Mr Barca said: “There will be no drugs allowed on the premises at all – people will be searched at the door and there will be random bag searched. There would be instant dismissal for any member of staff found with drugs.”

Speaking of residents' representations he said: “Objections boil down to residents simply not wanting this club in their area.”

Objector Patsy Heavey, of Stonor Road, West Kensington, said in a letter to the council: “A lap dancing club and its clientele can have nothing but a detrimental effect on the moral, psychological and even physical wellbeing of the 100-235 young people who live in the southeast corner of the ward."

Elena Martinez said: “I believe that the opening of this sort of club will not bring any good to the area, to the contrary, it will bring trouble and will break the peace and good behaviour of the youth in the area.”

And Frederic Fontaine said: “I believe this type of establishment will attract drug dealers and drunken, rowdy clientele.”

On the night, the council’s licensing sub-committee agreed with residents and rejected the application.

Councillor Victoria Brocklebank-Fowler, chairman of the licensing sub-committee, said: “We considered the application very carefully and did not believe that all the points had been fully addressed. We share residents' concerns that the club would not prevent crime and disorder in the area.”

Joe Carlebach, local resident and co-chair of the Avonmore & Brook Green Safer Neighbourhood Ward Panel, said: “It was the outcome we wanted and the result of a lot of hard work from residents. We’re very pleased with the decision.”

The case has drawn wide interest regionally, particularly in light of recent protestations on licensing laws, where clubs currently only need a premises licence giving them permission to sell alcohol.

Women's rights campaigners, the Fawcett Society and Object called on the Government to tighten the law and reclassify such clubs as ‘sex encounter establishments’ - the stricter category that sex shops and sex cinemas fall under.

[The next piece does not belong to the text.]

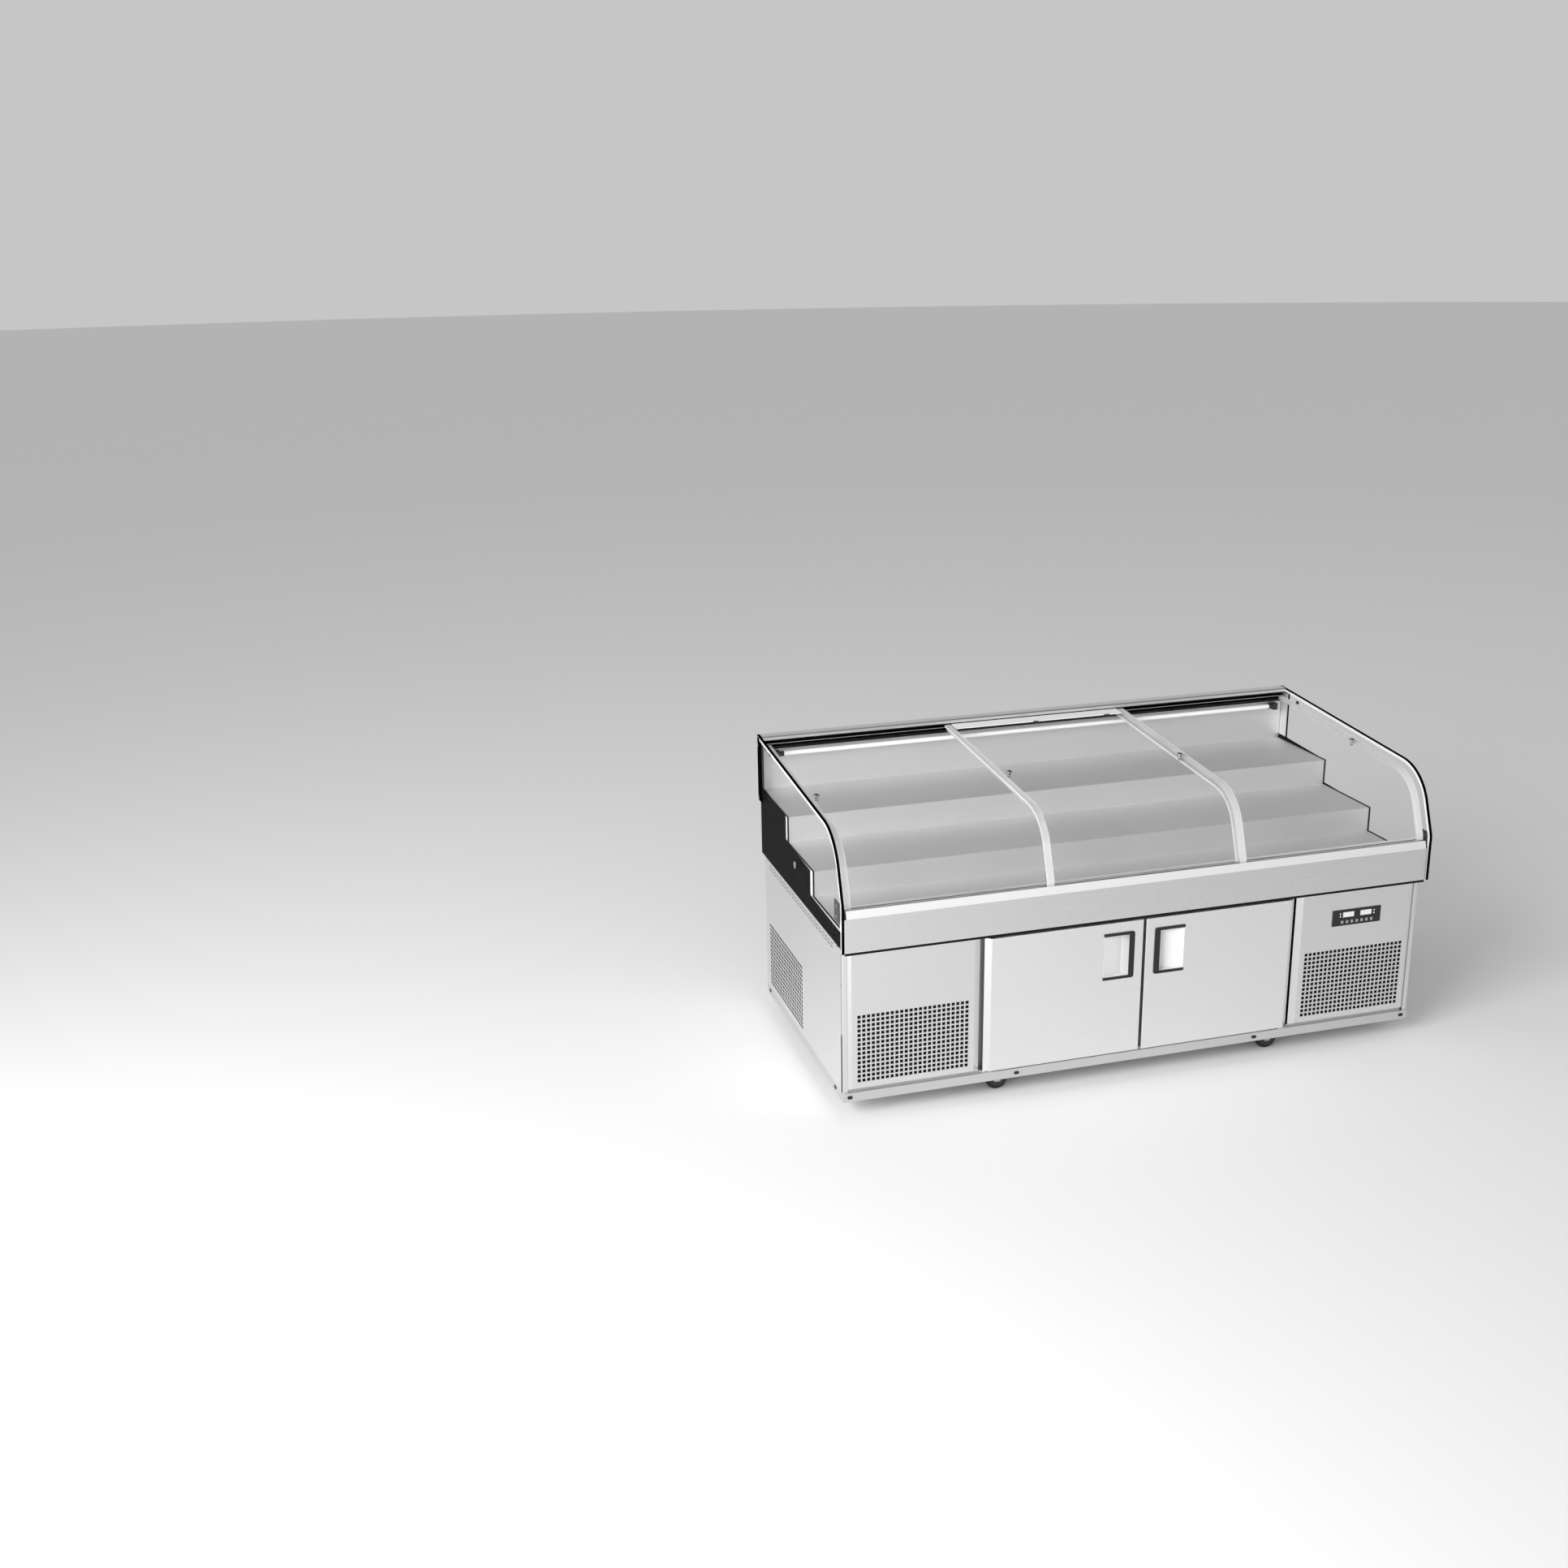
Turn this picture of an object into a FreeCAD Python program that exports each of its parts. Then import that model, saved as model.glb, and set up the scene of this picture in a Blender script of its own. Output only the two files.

The regulations are much tighter, local authorities have more power and a licence costs a lot more money.

Chairman of London Councils, Merrick Cockell, has been leading the campaign to reinstate discretionary powers that allow councils to impose conditions on entertainment licences in a private Bill to Parliament.

He said: “It is important that democratically accountable local authorities have the appropriate powers to stem the growing tide of strip clubs being located in inappropriate, often residential, areas.”

Mr Moynihan already has a licence for the pub and has plans to re-open it as champagne and wine bar, called The Crescent. Georgina Baillie, who was recently caught in the middle of the recent Radio 2 furore with Jonathan Ross and Russell Brand, has already been booked to appear at the club later this month with her band, Satanic Sluts.